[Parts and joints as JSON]
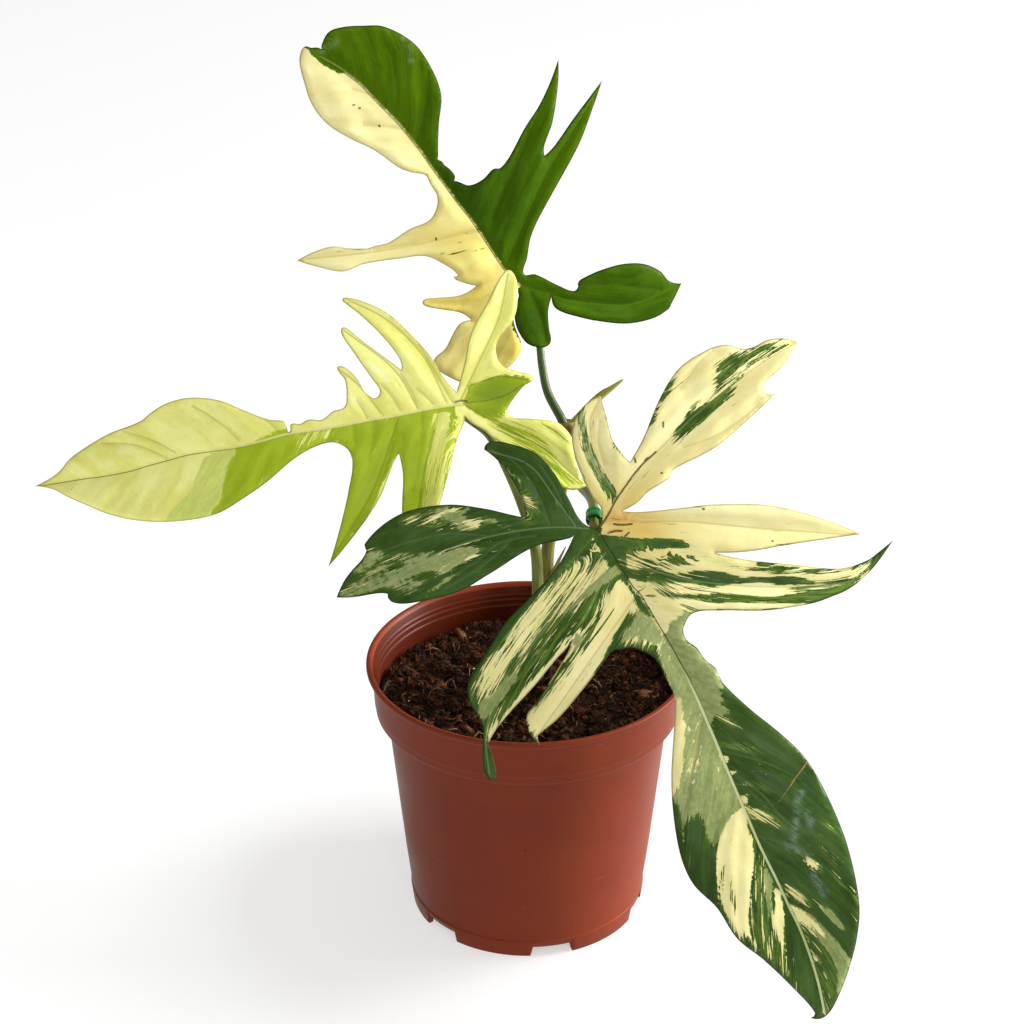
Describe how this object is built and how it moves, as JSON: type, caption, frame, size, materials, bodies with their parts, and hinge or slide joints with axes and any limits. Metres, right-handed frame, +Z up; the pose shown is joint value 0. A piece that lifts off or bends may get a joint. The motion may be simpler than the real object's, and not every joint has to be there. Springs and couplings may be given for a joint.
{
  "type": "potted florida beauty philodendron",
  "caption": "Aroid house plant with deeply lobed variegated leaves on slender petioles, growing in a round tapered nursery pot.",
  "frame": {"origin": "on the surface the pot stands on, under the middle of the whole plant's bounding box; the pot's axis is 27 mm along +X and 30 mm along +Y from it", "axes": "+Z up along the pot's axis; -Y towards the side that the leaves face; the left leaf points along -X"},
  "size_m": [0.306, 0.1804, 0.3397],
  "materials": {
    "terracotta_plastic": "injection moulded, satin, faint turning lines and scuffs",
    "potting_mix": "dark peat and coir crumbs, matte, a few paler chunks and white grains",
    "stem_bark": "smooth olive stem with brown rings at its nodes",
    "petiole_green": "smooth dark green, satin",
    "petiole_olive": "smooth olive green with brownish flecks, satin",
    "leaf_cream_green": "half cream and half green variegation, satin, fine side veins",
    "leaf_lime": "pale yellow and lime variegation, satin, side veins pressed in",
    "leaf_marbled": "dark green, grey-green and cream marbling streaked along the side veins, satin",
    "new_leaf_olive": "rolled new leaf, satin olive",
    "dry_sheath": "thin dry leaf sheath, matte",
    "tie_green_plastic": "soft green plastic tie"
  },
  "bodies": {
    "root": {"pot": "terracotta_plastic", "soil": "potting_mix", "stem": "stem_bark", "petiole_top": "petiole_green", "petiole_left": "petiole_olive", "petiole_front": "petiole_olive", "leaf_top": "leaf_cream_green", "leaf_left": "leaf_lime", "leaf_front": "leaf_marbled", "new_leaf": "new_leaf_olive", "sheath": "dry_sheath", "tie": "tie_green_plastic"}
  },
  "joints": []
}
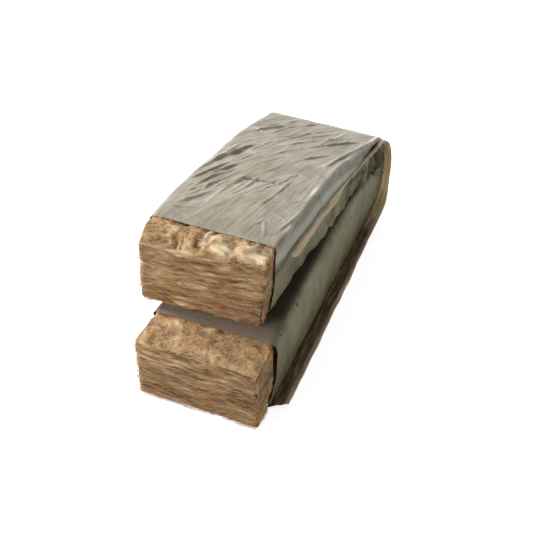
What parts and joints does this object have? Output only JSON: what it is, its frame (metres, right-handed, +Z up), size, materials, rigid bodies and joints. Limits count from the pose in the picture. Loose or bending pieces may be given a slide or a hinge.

WHAT YOU HAVE TO DO: Return all the data above once more, precisely as given.

CORRECT ANSWER:
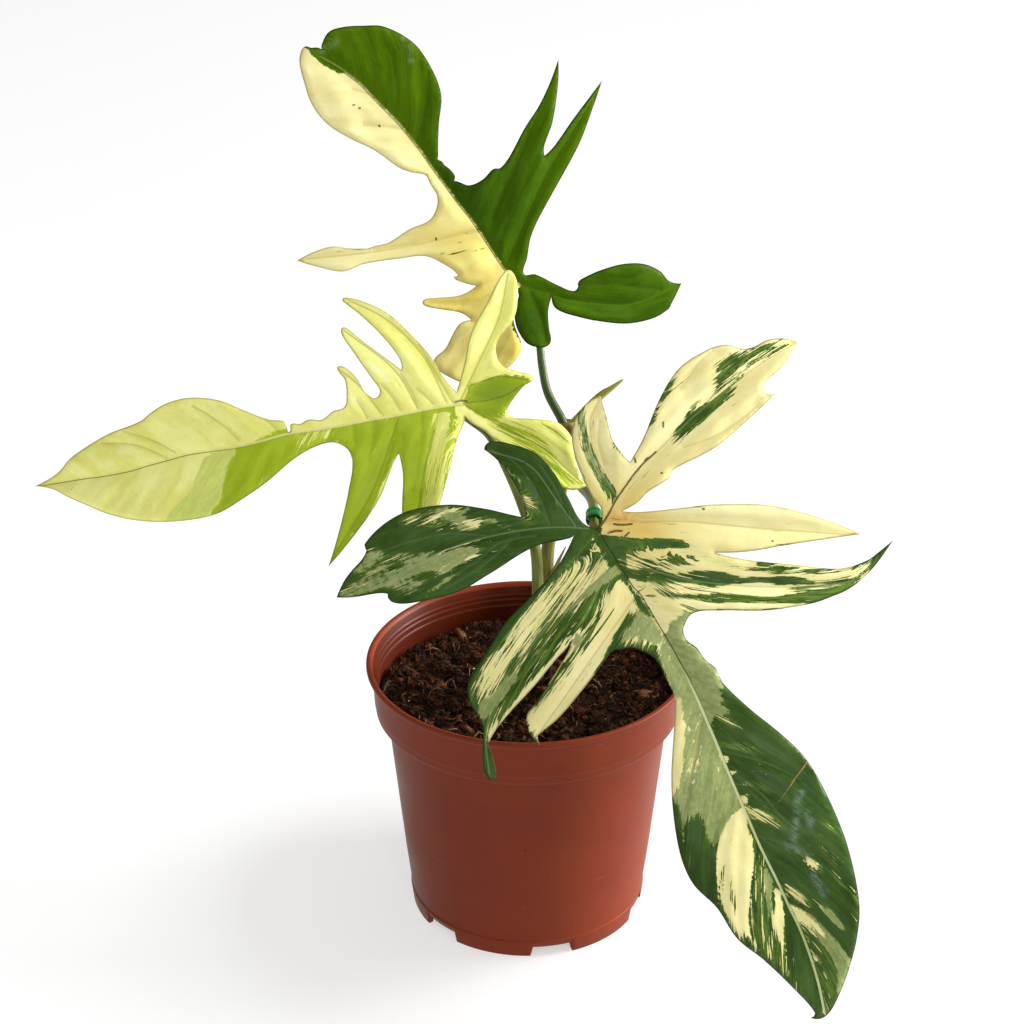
Describe how this object is built and how it moves, as JSON: type, caption, frame, size, materials, bodies with their parts, and hinge or slide joints with axes and any limits. Metres, right-handed frame, +Z up; the pose shown is joint value 0. A piece that lifts off or bends may get a joint. The motion may be simpler than the real object's, and not every joint has to be there. Springs and couplings may be given for a joint.
{
  "type": "potted florida beauty philodendron",
  "caption": "Aroid house plant with deeply lobed variegated leaves on slender petioles, growing in a round tapered nursery pot.",
  "frame": {"origin": "on the surface the pot stands on, under the middle of the whole plant's bounding box; the pot's axis is 27 mm along +X and 30 mm along +Y from it", "axes": "+Z up along the pot's axis; -Y towards the side that the leaves face; the left leaf points along -X"},
  "size_m": [0.306, 0.1804, 0.3397],
  "materials": {
    "terracotta_plastic": "injection moulded, satin, faint turning lines and scuffs",
    "potting_mix": "dark peat and coir crumbs, matte, a few paler chunks and white grains",
    "stem_bark": "smooth olive stem with brown rings at its nodes",
    "petiole_green": "smooth dark green, satin",
    "petiole_olive": "smooth olive green with brownish flecks, satin",
    "leaf_cream_green": "half cream and half green variegation, satin, fine side veins",
    "leaf_lime": "pale yellow and lime variegation, satin, side veins pressed in",
    "leaf_marbled": "dark green, grey-green and cream marbling streaked along the side veins, satin",
    "new_leaf_olive": "rolled new leaf, satin olive",
    "dry_sheath": "thin dry leaf sheath, matte",
    "tie_green_plastic": "soft green plastic tie"
  },
  "bodies": {
    "root": {"pot": "terracotta_plastic", "soil": "potting_mix", "stem": "stem_bark", "petiole_top": "petiole_green", "petiole_left": "petiole_olive", "petiole_front": "petiole_olive", "leaf_top": "leaf_cream_green", "leaf_left": "leaf_lime", "leaf_front": "leaf_marbled", "new_leaf": "new_leaf_olive", "sheath": "dry_sheath", "tie": "tie_green_plastic"}
  },
  "joints": []
}
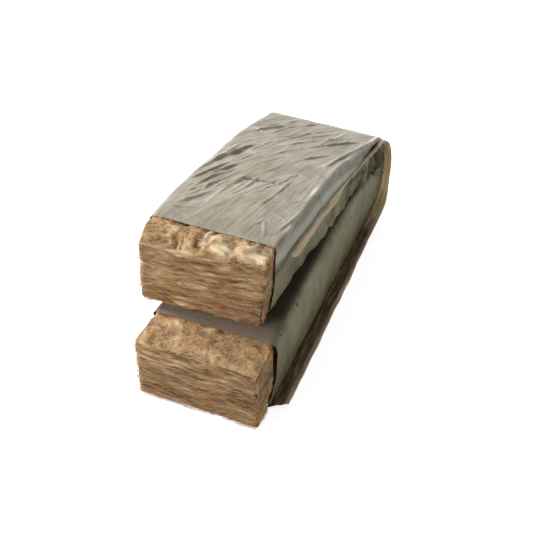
What parts and joints does this object have? Output only JSON: what it is, its frame (metres, right-handed, +Z up), size, materials, rigid bodies and joints. Limits count from the pose in the picture. Loose or bending pieces may be given a slide or a hinge.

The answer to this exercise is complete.